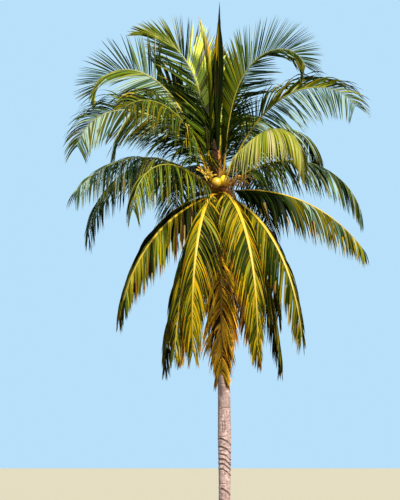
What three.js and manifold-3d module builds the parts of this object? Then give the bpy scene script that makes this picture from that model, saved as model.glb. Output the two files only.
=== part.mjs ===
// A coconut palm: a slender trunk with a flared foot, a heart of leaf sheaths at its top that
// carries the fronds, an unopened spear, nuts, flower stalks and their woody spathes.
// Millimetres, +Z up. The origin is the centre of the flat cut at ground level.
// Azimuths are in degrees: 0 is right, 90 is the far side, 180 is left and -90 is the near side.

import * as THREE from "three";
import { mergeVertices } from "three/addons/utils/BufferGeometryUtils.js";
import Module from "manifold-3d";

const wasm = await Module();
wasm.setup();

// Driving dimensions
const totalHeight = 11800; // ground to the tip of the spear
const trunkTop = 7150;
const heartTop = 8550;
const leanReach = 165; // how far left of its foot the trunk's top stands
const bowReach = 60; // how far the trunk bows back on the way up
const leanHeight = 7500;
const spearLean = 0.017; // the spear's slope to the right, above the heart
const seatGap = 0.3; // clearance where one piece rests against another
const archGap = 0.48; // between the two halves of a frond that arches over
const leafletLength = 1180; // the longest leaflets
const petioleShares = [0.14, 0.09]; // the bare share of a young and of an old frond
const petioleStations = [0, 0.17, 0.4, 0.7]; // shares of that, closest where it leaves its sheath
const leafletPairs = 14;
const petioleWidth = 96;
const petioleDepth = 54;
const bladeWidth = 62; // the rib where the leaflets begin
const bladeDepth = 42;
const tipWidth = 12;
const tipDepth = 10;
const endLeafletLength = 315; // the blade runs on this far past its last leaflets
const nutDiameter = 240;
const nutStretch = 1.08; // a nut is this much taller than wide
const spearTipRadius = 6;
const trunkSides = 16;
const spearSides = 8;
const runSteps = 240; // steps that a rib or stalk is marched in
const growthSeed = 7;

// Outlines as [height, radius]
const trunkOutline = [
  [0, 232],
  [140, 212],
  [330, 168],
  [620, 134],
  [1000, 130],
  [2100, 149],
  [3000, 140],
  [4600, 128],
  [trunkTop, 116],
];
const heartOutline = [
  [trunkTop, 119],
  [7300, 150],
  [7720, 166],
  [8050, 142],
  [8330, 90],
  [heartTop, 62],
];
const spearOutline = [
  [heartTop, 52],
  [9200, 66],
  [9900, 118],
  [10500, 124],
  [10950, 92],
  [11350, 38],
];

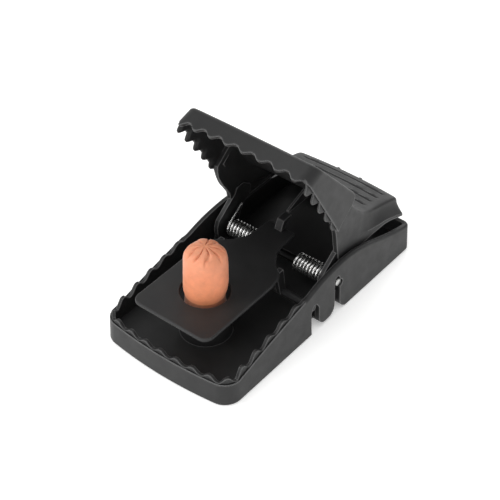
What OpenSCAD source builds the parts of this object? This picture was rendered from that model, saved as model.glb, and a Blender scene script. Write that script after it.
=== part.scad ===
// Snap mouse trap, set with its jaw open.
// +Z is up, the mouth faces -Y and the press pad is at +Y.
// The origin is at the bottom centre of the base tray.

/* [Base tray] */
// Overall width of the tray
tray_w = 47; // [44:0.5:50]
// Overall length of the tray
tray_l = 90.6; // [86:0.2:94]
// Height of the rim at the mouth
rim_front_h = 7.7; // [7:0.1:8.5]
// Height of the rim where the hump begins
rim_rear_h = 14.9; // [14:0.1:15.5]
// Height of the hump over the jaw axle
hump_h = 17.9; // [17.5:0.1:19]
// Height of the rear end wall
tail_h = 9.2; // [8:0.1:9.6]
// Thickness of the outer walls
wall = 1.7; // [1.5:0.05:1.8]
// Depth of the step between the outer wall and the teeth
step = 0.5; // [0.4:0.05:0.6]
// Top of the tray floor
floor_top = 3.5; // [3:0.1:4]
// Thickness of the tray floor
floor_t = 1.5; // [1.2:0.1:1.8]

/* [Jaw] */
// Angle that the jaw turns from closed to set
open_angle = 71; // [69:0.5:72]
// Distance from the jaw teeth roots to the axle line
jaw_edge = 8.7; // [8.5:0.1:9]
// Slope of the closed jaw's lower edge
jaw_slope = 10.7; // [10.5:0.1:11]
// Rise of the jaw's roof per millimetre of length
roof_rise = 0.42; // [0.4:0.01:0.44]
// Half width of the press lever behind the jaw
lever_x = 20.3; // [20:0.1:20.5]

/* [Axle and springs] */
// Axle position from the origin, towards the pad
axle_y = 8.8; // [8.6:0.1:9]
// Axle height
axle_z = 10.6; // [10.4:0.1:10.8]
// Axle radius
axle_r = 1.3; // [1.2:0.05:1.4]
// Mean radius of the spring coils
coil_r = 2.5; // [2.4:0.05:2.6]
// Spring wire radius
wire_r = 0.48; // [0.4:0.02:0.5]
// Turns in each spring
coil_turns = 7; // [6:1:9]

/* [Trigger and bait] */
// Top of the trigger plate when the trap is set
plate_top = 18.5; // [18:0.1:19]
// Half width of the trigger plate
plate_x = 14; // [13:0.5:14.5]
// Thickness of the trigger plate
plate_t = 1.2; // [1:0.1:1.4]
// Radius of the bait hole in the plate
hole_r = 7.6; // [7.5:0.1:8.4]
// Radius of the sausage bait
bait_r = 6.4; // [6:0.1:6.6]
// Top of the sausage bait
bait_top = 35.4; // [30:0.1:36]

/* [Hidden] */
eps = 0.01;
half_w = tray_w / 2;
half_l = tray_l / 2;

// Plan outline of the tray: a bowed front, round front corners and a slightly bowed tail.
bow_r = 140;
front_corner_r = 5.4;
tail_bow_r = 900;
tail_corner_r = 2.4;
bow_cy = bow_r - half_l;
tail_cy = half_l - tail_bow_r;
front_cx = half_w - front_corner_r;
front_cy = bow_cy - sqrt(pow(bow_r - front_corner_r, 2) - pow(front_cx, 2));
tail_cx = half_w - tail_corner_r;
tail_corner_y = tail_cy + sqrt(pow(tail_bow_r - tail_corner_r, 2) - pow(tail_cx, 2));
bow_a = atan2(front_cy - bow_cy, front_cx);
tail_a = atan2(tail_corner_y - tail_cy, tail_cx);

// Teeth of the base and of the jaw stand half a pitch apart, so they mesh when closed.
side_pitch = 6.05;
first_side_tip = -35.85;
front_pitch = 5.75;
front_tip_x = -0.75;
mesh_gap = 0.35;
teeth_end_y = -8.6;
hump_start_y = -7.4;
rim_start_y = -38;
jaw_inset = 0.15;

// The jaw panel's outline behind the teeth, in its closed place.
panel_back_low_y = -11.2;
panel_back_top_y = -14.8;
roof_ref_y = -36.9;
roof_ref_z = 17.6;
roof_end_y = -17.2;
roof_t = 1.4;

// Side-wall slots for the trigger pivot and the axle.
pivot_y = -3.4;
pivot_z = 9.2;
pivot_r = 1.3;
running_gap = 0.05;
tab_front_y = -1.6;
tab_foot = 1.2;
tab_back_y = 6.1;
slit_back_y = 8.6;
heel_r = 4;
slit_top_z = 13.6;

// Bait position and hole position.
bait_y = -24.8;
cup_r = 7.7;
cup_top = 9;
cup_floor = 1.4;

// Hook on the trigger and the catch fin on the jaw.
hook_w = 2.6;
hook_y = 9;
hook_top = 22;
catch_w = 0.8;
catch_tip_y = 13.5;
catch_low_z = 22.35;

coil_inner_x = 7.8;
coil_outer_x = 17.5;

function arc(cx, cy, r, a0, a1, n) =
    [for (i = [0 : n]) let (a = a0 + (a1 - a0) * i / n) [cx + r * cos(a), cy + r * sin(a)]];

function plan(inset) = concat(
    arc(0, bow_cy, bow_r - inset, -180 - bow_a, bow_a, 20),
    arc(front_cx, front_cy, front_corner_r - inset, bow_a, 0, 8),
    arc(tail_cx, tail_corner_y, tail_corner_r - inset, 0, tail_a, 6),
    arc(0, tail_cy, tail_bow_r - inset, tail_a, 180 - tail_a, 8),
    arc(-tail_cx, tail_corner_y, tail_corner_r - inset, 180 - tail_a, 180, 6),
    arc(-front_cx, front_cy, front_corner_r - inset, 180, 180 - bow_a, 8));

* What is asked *
All the entries above need to be reproduced exactly.

* Expected output *
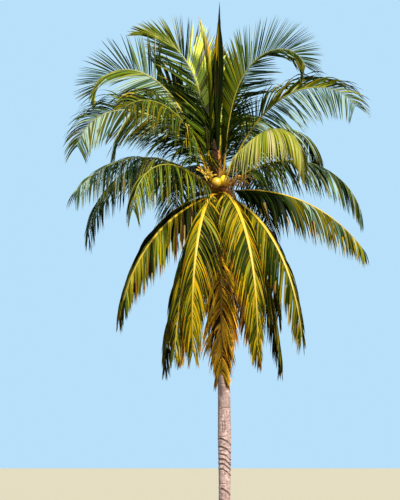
What three.js and manifold-3d module builds the parts of this object? Then give the bpy scene script that makes this picture from that model, saved as model.glb. Output the two files only.
=== part.mjs ===
// A coconut palm: a slender trunk with a flared foot, a heart of leaf sheaths at its top that
// carries the fronds, an unopened spear, nuts, flower stalks and their woody spathes.
// Millimetres, +Z up. The origin is the centre of the flat cut at ground level.
// Azimuths are in degrees: 0 is right, 90 is the far side, 180 is left and -90 is the near side.

import * as THREE from "three";
import { mergeVertices } from "three/addons/utils/BufferGeometryUtils.js";
import Module from "manifold-3d";

const wasm = await Module();
wasm.setup();

// Driving dimensions
const totalHeight = 11800; // ground to the tip of the spear
const trunkTop = 7150;
const heartTop = 8550;
const leanReach = 165; // how far left of its foot the trunk's top stands
const bowReach = 60; // how far the trunk bows back on the way up
const leanHeight = 7500;
const spearLean = 0.017; // the spear's slope to the right, above the heart
const seatGap = 0.3; // clearance where one piece rests against another
const archGap = 0.48; // between the two halves of a frond that arches over
const leafletLength = 1180; // the longest leaflets
const petioleShares = [0.14, 0.09]; // the bare share of a young and of an old frond
const petioleStations = [0, 0.17, 0.4, 0.7]; // shares of that, closest where it leaves its sheath
const leafletPairs = 14;
const petioleWidth = 96;
const petioleDepth = 54;
const bladeWidth = 62; // the rib where the leaflets begin
const bladeDepth = 42;
const tipWidth = 12;
const tipDepth = 10;
const endLeafletLength = 315; // the blade runs on this far past its last leaflets
const nutDiameter = 240;
const nutStretch = 1.08; // a nut is this much taller than wide
const spearTipRadius = 6;
const trunkSides = 16;
const spearSides = 8;
const runSteps = 240; // steps that a rib or stalk is marched in
const growthSeed = 7;

// Outlines as [height, radius]
const trunkOutline = [
  [0, 232],
  [140, 212],
  [330, 168],
  [620, 134],
  [1000, 130],
  [2100, 149],
  [3000, 140],
  [4600, 128],
  [trunkTop, 116],
];
const heartOutline = [
  [trunkTop, 119],
  [7300, 150],
  [7720, 166],
  [8050, 142],
  [8330, 90],
  [heartTop, 62],
];
const spearOutline = [
  [heartTop, 52],
  [9200, 66],
  [9900, 118],
  [10500, 124],
  [10950, 92],
  [11350, 38],
];

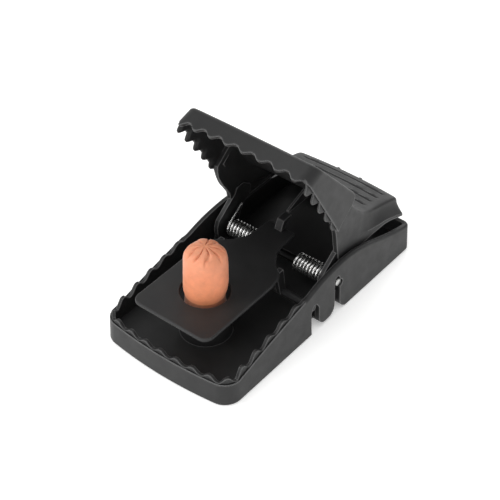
What OpenSCAD source builds the parts of this object? This picture was rendered from that model, saved as model.glb, and a Blender scene script. Write that script after it.
=== part.scad ===
// Snap mouse trap, set with its jaw open.
// +Z is up, the mouth faces -Y and the press pad is at +Y.
// The origin is at the bottom centre of the base tray.

/* [Base tray] */
// Overall width of the tray
tray_w = 47; // [44:0.5:50]
// Overall length of the tray
tray_l = 90.6; // [86:0.2:94]
// Height of the rim at the mouth
rim_front_h = 7.7; // [7:0.1:8.5]
// Height of the rim where the hump begins
rim_rear_h = 14.9; // [14:0.1:15.5]
// Height of the hump over the jaw axle
hump_h = 17.9; // [17.5:0.1:19]
// Height of the rear end wall
tail_h = 9.2; // [8:0.1:9.6]
// Thickness of the outer walls
wall = 1.7; // [1.5:0.05:1.8]
// Depth of the step between the outer wall and the teeth
step = 0.5; // [0.4:0.05:0.6]
// Top of the tray floor
floor_top = 3.5; // [3:0.1:4]
// Thickness of the tray floor
floor_t = 1.5; // [1.2:0.1:1.8]

/* [Jaw] */
// Angle that the jaw turns from closed to set
open_angle = 71; // [69:0.5:72]
// Distance from the jaw teeth roots to the axle line
jaw_edge = 8.7; // [8.5:0.1:9]
// Slope of the closed jaw's lower edge
jaw_slope = 10.7; // [10.5:0.1:11]
// Rise of the jaw's roof per millimetre of length
roof_rise = 0.42; // [0.4:0.01:0.44]
// Half width of the press lever behind the jaw
lever_x = 20.3; // [20:0.1:20.5]

/* [Axle and springs] */
// Axle position from the origin, towards the pad
axle_y = 8.8; // [8.6:0.1:9]
// Axle height
axle_z = 10.6; // [10.4:0.1:10.8]
// Axle radius
axle_r = 1.3; // [1.2:0.05:1.4]
// Mean radius of the spring coils
coil_r = 2.5; // [2.4:0.05:2.6]
// Spring wire radius
wire_r = 0.48; // [0.4:0.02:0.5]
// Turns in each spring
coil_turns = 7; // [6:1:9]

/* [Trigger and bait] */
// Top of the trigger plate when the trap is set
plate_top = 18.5; // [18:0.1:19]
// Half width of the trigger plate
plate_x = 14; // [13:0.5:14.5]
// Thickness of the trigger plate
plate_t = 1.2; // [1:0.1:1.4]
// Radius of the bait hole in the plate
hole_r = 7.6; // [7.5:0.1:8.4]
// Radius of the sausage bait
bait_r = 6.4; // [6:0.1:6.6]
// Top of the sausage bait
bait_top = 35.4; // [30:0.1:36]

/* [Hidden] */
eps = 0.01;
half_w = tray_w / 2;
half_l = tray_l / 2;

// Plan outline of the tray: a bowed front, round front corners and a slightly bowed tail.
bow_r = 140;
front_corner_r = 5.4;
tail_bow_r = 900;
tail_corner_r = 2.4;
bow_cy = bow_r - half_l;
tail_cy = half_l - tail_bow_r;
front_cx = half_w - front_corner_r;
front_cy = bow_cy - sqrt(pow(bow_r - front_corner_r, 2) - pow(front_cx, 2));
tail_cx = half_w - tail_corner_r;
tail_corner_y = tail_cy + sqrt(pow(tail_bow_r - tail_corner_r, 2) - pow(tail_cx, 2));
bow_a = atan2(front_cy - bow_cy, front_cx);
tail_a = atan2(tail_corner_y - tail_cy, tail_cx);

// Teeth of the base and of the jaw stand half a pitch apart, so they mesh when closed.
side_pitch = 6.05;
first_side_tip = -35.85;
front_pitch = 5.75;
front_tip_x = -0.75;
mesh_gap = 0.35;
teeth_end_y = -8.6;
hump_start_y = -7.4;
rim_start_y = -38;
jaw_inset = 0.15;

// The jaw panel's outline behind the teeth, in its closed place.
panel_back_low_y = -11.2;
panel_back_top_y = -14.8;
roof_ref_y = -36.9;
roof_ref_z = 17.6;
roof_end_y = -17.2;
roof_t = 1.4;

// Side-wall slots for the trigger pivot and the axle.
pivot_y = -3.4;
pivot_z = 9.2;
pivot_r = 1.3;
running_gap = 0.05;
tab_front_y = -1.6;
tab_foot = 1.2;
tab_back_y = 6.1;
slit_back_y = 8.6;
heel_r = 4;
slit_top_z = 13.6;

// Bait position and hole position.
bait_y = -24.8;
cup_r = 7.7;
cup_top = 9;
cup_floor = 1.4;

// Hook on the trigger and the catch fin on the jaw.
hook_w = 2.6;
hook_y = 9;
hook_top = 22;
catch_w = 0.8;
catch_tip_y = 13.5;
catch_low_z = 22.35;

coil_inner_x = 7.8;
coil_outer_x = 17.5;

function arc(cx, cy, r, a0, a1, n) =
    [for (i = [0 : n]) let (a = a0 + (a1 - a0) * i / n) [cx + r * cos(a), cy + r * sin(a)]];

function plan(inset) = concat(
    arc(0, bow_cy, bow_r - inset, -180 - bow_a, bow_a, 20),
    arc(front_cx, front_cy, front_corner_r - inset, bow_a, 0, 8),
    arc(tail_cx, tail_corner_y, tail_corner_r - inset, 0, tail_a, 6),
    arc(0, tail_cy, tail_bow_r - inset, tail_a, 180 - tail_a, 8),
    arc(-tail_cx, tail_corner_y, tail_corner_r - inset, 180 - tail_a, 180, 6),
    arc(-front_cx, front_cy, front_corner_r - inset, 180, 180 - bow_a, 8));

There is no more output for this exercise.